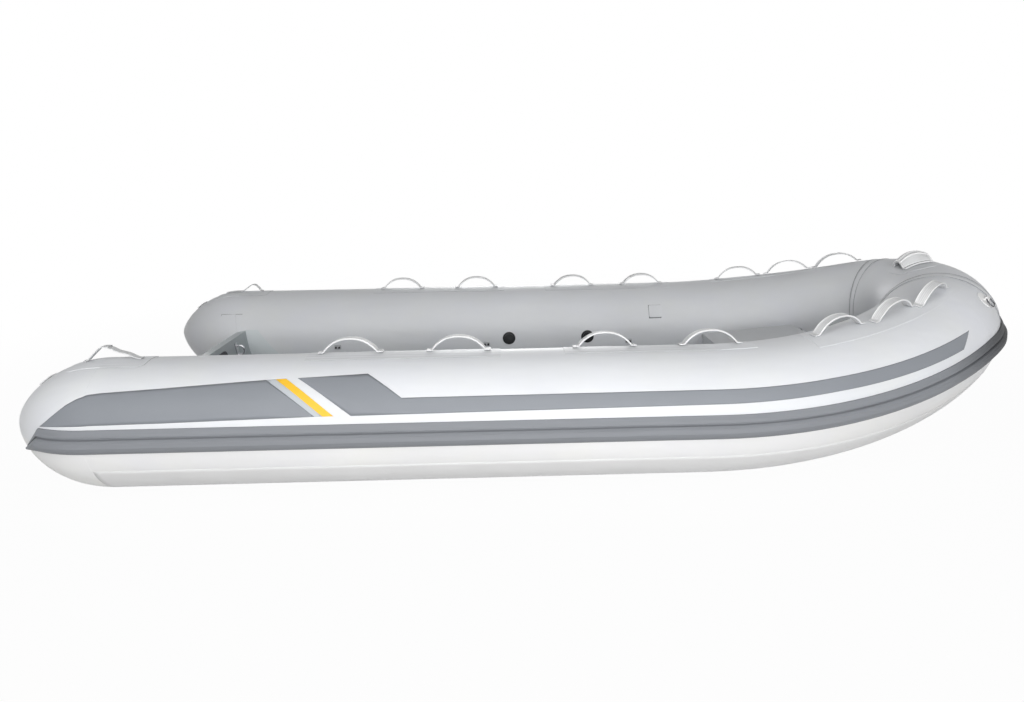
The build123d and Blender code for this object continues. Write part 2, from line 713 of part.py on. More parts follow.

#####

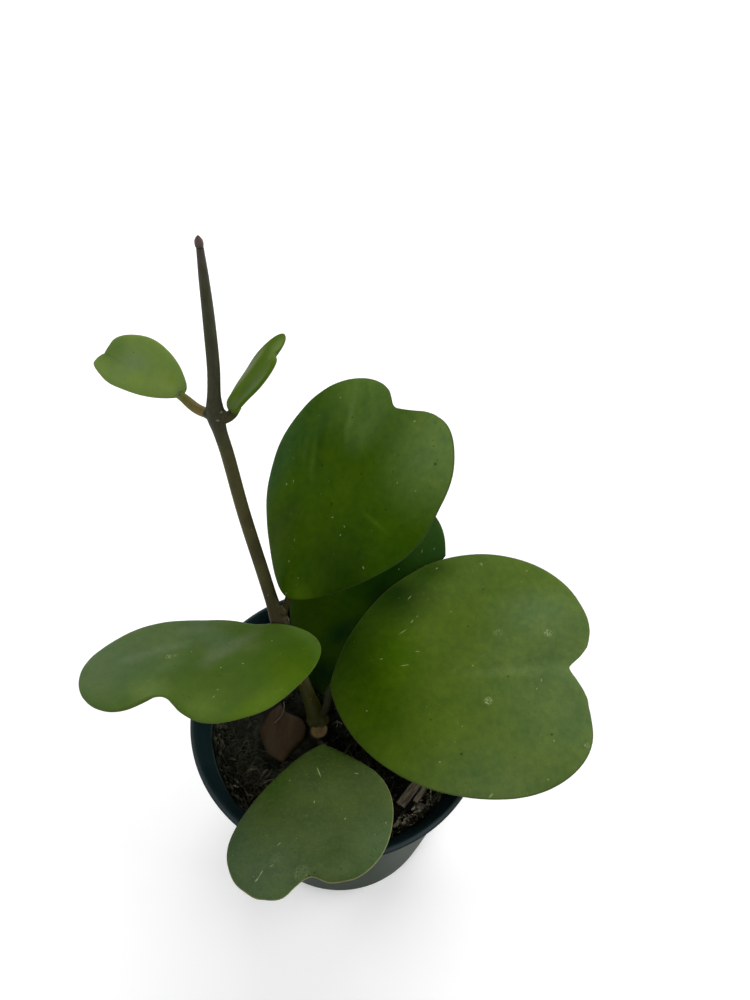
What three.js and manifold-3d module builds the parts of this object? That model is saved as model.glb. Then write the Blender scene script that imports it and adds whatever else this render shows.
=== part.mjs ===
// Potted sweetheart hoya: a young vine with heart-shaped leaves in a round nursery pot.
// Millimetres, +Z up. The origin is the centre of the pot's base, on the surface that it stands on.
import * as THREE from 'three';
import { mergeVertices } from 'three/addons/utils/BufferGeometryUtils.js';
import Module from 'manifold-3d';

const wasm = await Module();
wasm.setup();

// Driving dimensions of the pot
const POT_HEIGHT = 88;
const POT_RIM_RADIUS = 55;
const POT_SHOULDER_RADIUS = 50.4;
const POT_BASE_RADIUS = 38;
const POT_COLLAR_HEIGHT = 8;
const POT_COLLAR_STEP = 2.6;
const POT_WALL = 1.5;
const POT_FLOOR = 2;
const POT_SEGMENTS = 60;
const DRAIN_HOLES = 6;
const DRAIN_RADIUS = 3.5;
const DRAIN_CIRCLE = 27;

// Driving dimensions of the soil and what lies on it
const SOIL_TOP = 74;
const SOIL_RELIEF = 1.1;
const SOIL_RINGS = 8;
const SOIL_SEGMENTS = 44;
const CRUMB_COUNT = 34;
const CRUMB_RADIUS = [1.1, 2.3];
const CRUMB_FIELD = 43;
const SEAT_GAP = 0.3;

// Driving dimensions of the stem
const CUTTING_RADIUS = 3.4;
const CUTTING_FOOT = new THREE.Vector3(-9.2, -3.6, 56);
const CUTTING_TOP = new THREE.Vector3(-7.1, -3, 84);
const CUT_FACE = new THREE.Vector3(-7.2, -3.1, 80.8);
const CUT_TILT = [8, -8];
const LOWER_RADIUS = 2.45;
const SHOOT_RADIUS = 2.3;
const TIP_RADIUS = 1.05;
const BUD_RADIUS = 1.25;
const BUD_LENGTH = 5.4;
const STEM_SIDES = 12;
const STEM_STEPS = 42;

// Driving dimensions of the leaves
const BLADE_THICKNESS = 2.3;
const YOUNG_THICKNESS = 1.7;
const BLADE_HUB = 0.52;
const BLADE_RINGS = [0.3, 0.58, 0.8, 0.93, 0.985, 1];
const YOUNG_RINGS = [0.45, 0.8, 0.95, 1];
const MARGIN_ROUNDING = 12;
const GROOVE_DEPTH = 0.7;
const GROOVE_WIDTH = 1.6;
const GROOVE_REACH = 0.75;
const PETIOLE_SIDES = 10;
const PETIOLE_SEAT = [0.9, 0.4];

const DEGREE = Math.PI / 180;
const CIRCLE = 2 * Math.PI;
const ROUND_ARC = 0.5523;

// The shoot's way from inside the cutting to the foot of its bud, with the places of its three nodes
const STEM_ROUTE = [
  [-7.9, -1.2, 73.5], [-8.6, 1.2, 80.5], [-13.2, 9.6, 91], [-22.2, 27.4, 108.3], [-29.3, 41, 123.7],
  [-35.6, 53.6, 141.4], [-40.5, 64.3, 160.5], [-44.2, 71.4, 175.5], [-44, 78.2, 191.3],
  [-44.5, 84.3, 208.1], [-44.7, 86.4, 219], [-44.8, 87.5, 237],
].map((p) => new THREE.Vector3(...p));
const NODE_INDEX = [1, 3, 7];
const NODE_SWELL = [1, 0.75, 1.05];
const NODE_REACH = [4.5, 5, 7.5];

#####

> **EXERCISE DETAILS**
Search the data for "object". Copy every line that has it.

> **WRITTEN RESPONSE**
The build123d and Blender code for this object continues. Write part 2, from line 713 of part.py on. More parts follow.
What three.js and manifold-3d module builds the parts of this object? That model is saved as model.glb. Then write the Blender scene script that imports it and adds whatever else this render shows.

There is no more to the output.